Before I got this book, I would make an uncooked sauce of canned Italian tomatoes (San Marzano, as we all know, are best), with a bit of chopped garlic, olive oil, salt and pepper. It was delicious, but before we got the hot idea of buying a peel to get the pie in and out of the oven, it was a way-too-wet sauce, which made it almost impossible to transfer and thus marred the joy of pizza-making.

We now use the cooked sauce from Simple Italian Snacks, too. It's wonderful. I make the dough. The architect assembles and supervises the pie baking. But all you need to do after you spread out the dough is give it a thin layer of sauce and top with your favorites: pepperoni, torn basil, slices of mozzarella, drizzle of olive oil, red onion, olives, arugula, mushrooms--whatever.

Pizza Dough, from Simple Italian Snacks
The book claims it makes 2 12-inch pizzas; we always end up with 3

1 package active dry yeast
2 cups warm water (about 105 degrees)
1 tablespoon of salt
1/4 cup extra virgin olive oil
4 1/4 cups all purpose flour.

  1. In the large bowl of a standing mixer (I do this in regular mixing bowl, and do all the mixing by hand. You can too), combine the yeast with the warm water. Add salt and olive oil and stir to combine.
  2. Using the paddle attachment (or a human arm and a big spoon, like I do), slowly add half the flour to the yeast mixture. When they are well combined, add the rest of the flour. With the mixer now set to medium and refitted with a dough hook if you have one (hahahahah!), continue mixing until the dough comes together in a smooth ball. Mix for 2 minutes, until the dough is soft and pliable. Turn it out ont a lightly floured board and knead it gently with your hands for a few minutes. (This part, contrary to popular belief, is not difficult but in fact fun and makes you feel very impressed with yourself, and a bit like Laura Ingalls Wilder).
  3. Shape  the dough into a ball and place it in an oiled bowl. (I oil the ball of dough, too). Cover the bowl with a clean towel and let the dough rise for 30 to 40 minutes, while you clean up and prepare toppings. The risen dough can be wrapped in plastic wrap (not too tightly; it expands and will pop through the plastic) and refrigerated for up to 2 days or frozen for up to 2 weeks. Defrost overnight in the refrigerator. (I actually think this dough works better after it has been in the refrigerator for a day.)
  4. Turn out the dough onto a floured board, then cut it into half (as I mentioned, we make three generous pizzas with this amount of dough, so you can freeze one ball for later). Press and stretch the dough to form rounds, or 12 x 6 rectangles if you are using cookie sheets.

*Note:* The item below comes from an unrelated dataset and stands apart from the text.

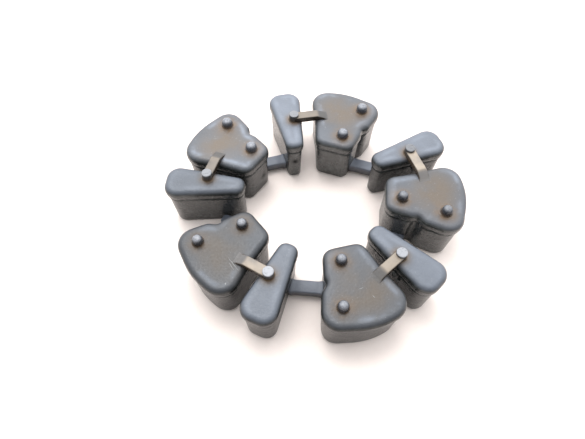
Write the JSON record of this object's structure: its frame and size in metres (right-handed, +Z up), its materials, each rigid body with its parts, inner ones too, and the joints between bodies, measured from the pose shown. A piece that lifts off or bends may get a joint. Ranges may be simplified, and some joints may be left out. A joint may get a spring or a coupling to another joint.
{
  "type": "cush drive damper ring",
  "caption": "Loose ring of moulded rubber blocks, joined by straps and webs, that cushions the sprocket drive in a motorcycle rear hub.",
  "frame": {"origin": "centre of the ring's outline on the surface it stands on", "axes": "+Z up along the hub axis, from the hub towards the sprocket carrier; +X and +Y across the ring as it lies"},
  "size_m": [0.1398, 0.1282, 0.0302],
  "materials": {
    "drive_rubber": "moulded rubber, satin cap with dusty brown middle, rougher greenish sides",
    "coast_rubber": "moulded rubber, satin cap, rougher greenish sides",
    "pip_rubber": "rubber pips, shiny on top, rust stain round the foot",
    "post_rubber": "rubber post with a worn pale end, dark sides",
    "strap_rubber": "rubber strap, dusty tan on top, dark sides",
    "web_rubber": "smooth grey rubber web"
  },
  "bodies": {
    "drive_a": {"drive_block_a": "drive_rubber", "pip_inner_a": "pip_rubber", "pip_outer_a": "pip_rubber", "bridge_strap_a": "strap_rubber", "floor_web_ab": "web_rubber"},
    "coast_a": {"coast_block_a": "coast_rubber", "stop_post_a": "post_rubber"},
    "drive_b": {"drive_block_b": "drive_rubber", "pip_inner_b": "pip_rubber", "pip_outer_b": "pip_rubber", "bridge_strap_b": "strap_rubber", "floor_web_bc": "web_rubber"},
    "coast_b": {"coast_block_b": "coast_rubber", "stop_post_b": "post_rubber"},
    "drive_c": {"drive_block_c": "drive_rubber", "pip_inner_c": "pip_rubber", "pip_outer_c": "pip_rubber", "bridge_strap_c": "strap_rubber", "floor_web_cd": "web_rubber"},
    "coast_c": {"coast_block_c": "coast_rubber", "stop_post_c": "post_rubber"},
    "drive_d": {"drive_block_d": "drive_rubber", "pip_inner_d": "pip_rubber", "pip_outer_d": "pip_rubber", "bridge_strap_d": "strap_rubber", "floor_web_de": "web_rubber"},
    "coast_d": {"coast_block_d": "coast_rubber", "stop_post_d": "post_rubber"},
    "drive_e": {"drive_block_e": "drive_rubber", "pip_inner_e": "pip_rubber", "pip_outer_e": "pip_rubber", "bridge_strap_e": "strap_rubber", "floor_web_ea": "web_rubber"},
    "coast_e": {"coast_block_e": "coast_rubber", "stop_post_e": "post_rubber"}
  },
  "joints": [
    {"name": "strap_flex_b", "type": "hinge", "parent": "drive_b", "child": "coast_b", "pos_m": [0.04602, 0.02201, 0.028], "axis": [0, 0, 1], "range_deg": [-7, 7], "stiffness_Nm_per_rad": 0.012},
    {"name": "web_flex_ab", "type": "hinge", "parent": "coast_b", "child": "drive_a", "pos_m": [0.03488, 0.02834, 0.0035], "axis": [0, 0, 1], "range_deg": [-7, 7], "stiffness_Nm_per_rad": 0.03},
    {"name": "strap_flex_a", "type": "hinge", "parent": "drive_a", "child": "coast_a", "pos_m": [-0.0094, 0.04369, 0.028], "axis": [0, 0, 1], "range_deg": [-7, 7], "stiffness_Nm_per_rad": 0.012},
    {"name": "web_flex_ea", "type": "hinge", "parent": "coast_a", "child": "drive_e", "pos_m": [-0.0178, 0.03403, 0.0035], "axis": [0, 0, 1], "range_deg": [-7, 7], "stiffness_Nm_per_rad": 0.03},
    {"name": "strap_flex_e", "type": "hinge", "parent": "drive_e", "child": "coast_e", "pos_m": [-0.04956, 0.00743, 0.028], "axis": [0, 0, 1], "range_deg": [-7, 7], "stiffness_Nm_per_rad": 0.012},
    {"name": "web_flex_bc", "type": "hinge", "parent": "drive_b", "child": "coast_c", "pos_m": [0.03656, -0.02023, 0.0035], "axis": [0, 0, 1], "range_deg": [-7, 7], "stiffness_Nm_per_rad": 0.03},
    {"name": "strap_flex_c", "type": "hinge", "parent": "coast_c", "child": "drive_c", "pos_m": [0.03502, -0.03295, 0.028], "axis": [0, 0, 1], "range_deg": [-7, 7], "stiffness_Nm_per_rad": 0.012},
    {"name": "web_flex_cd", "type": "hinge", "parent": "drive_c", "child": "coast_d", "pos_m": [-0.00756, -0.03809, 0.0035], "axis": [0, 0, 1], "range_deg": [-7, 7], "stiffness_Nm_per_rad": 0.03},
    {"name": "strap_flex_d", "type": "hinge", "parent": "coast_d", "child": "drive_d", "pos_m": [-0.01996, -0.04134, 0.028], "axis": [0, 0, 1], "range_deg": [-7, 7], "stiffness_Nm_per_rad": 0.012}
  ],
  "couplings": [
    {"joint": "web_flex_ab", "follows": "strap_flex_b", "ratio": -1},
    {"joint": "strap_flex_a", "follows": "strap_flex_b", "ratio": 1},
    {"joint": "web_flex_ea", "follows": "strap_flex_b", "ratio": -1},
    {"joint": "strap_flex_e", "follows": "strap_flex_b", "ratio": 1},
    {"joint": "web_flex_bc", "follows": "strap_flex_b", "ratio": 1},
    {"joint": "strap_flex_c", "follows": "strap_flex_b", "ratio": -1},
    {"joint": "web_flex_cd", "follows": "strap_flex_b", "ratio": 1},
    {"joint": "strap_flex_d", "follows": "strap_flex_b", "ratio": -1}
  ]
}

    Note from me, on putting the pie together: if you are using a pizza stone, place it it the oven at 500 degrees for at least a half hour. Put it on the middle rack. We made our last pizza this way: layer of sauce (recipe to come) slices of pepperoni, thin slices of buffalo mozzarella (don't use crappy cheese; get the good stuff), torn basil, drizzle of oil. Don't overload your pie; this is not a lasagna you're making. The architect brushed a little olive oil on the exposed ring of crust, then slid it into oven at 450 or 500 degrees. You want to take it out when the crust browns. Keep an eye on it.
    Assemble your pizza on a floured peel, or on a floured rimless baking sheet. You need something to slide it onto the stone (or your preheated pans or cookie sheet). 

    Simple Red Sauce, from Simple Italian Snacks
    Makes enough for 3 pizzas

    3 tablespoons olive oil, plus 2 additional tablespoons
    2 cloves garlic, peeled and minced (I used 3; we love garlic)
    1 28-ounce can whole tomatoes

    Heat the olive oil over medium heat. Add the minced garlic and cook until translucent, about 2 minutes. Add the tomatoes and their juice. Using kitchen shears or a knife, cut the whole tomatoes into small pieces. Add salt and pepper and cook until the sauce is thickened and reduced by about a third, about 15 minutes, stirring occasionally. Re-season with salt and pepper to taste, and refresh by stirring in a tablespoon or two of olive oil.

    As the Barefoot Contessa might say, how easy is that?